Awhile back, I came across a song by the band Phosphorescent called “A Picture of Our Torn Up Praise” and it has intrigued me ever since — not the song, just the title.

Doesn’t our praise often feel torn up? It’s as if we’re reaching for something (Someone!) and never quite getting there because of something about ourselves or the people we’re with or the setting or some other thing that isn’t right. But we just end up tearing it up or at least getting it smudged and tattered.

It amazes me that God is interested at all. That he keeps on showing up for it. That he actually smiles at it. There is more grace in the receiver than generosity in the givers.

It reminds me of a poem by Billy Collins called “The Lanyard.” I include it below, because it is “a picture of our torn up praise” that shows why God might not only accept, but cherish, our tattered and smudged prayers and songs.

The other day I was ricocheting slowly
off the blue walls of this room,
moving as if underwater from typewriter to piano,
from bookshelf to an envelope lying on the floor,
when I found myself in the L section of the dictionary
where my eyes fell upon the word lanyard.

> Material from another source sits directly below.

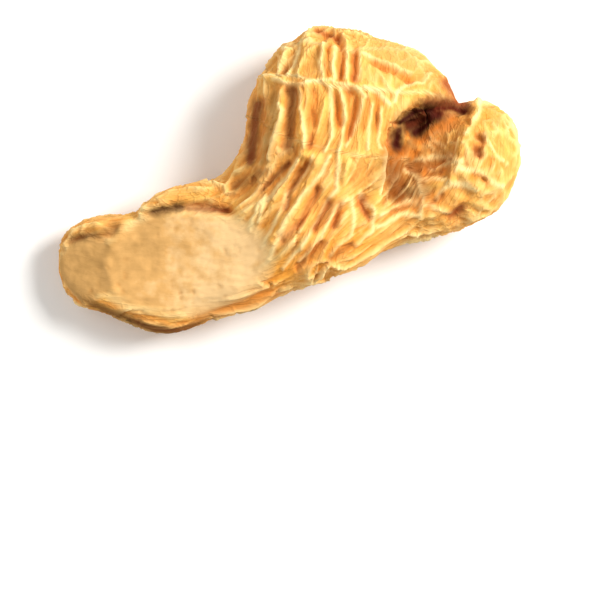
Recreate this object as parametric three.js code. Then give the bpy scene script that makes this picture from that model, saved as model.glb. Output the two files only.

No cookie nibbled by a French novelist
could send one into the past more suddenly—
a past where I sat at a workbench at a camp
by a deep Adirondack lake
learning how to braid long thin plastic strips
into a lanyard, a gift for my mother.

I had never seen anyone use a lanyard
or wear one, if that’s what you did with them,
but that did not keep me from crossing
strand over strand again and again
until I had made a boxy
red and white lanyard for my mother.

She gave me life and milk from her breasts,
and I gave her a lanyard.
She nursed me in many a sick room,
lifted spoons of medicine to my lips,
laid cold face-cloths on my forehead,
and then led me out into the airy light

and taught me to walk and swim,
and I, in turn, presented her with a lanyard.
Here are thousands of meals, she said,
and here is clothing and a good education.
And here is your lanyard, I replied,
which I made with a little help from a counselor.

Here is a breathing body and a beating heart,
strong legs, bones and teeth,
and two clear eyes to read the world, she whispered,
and here, I said, is the lanyard I made at camp.
And here, I wish to say to her now,
is a smaller gift—not the worn truth

that you can never repay your mother,
but the rueful admission that when she took
the two-tone lanyard from my hand,
I was as sure as a boy could be
that this useless, worthless thing I wove
out of boredom would be enough to make us even.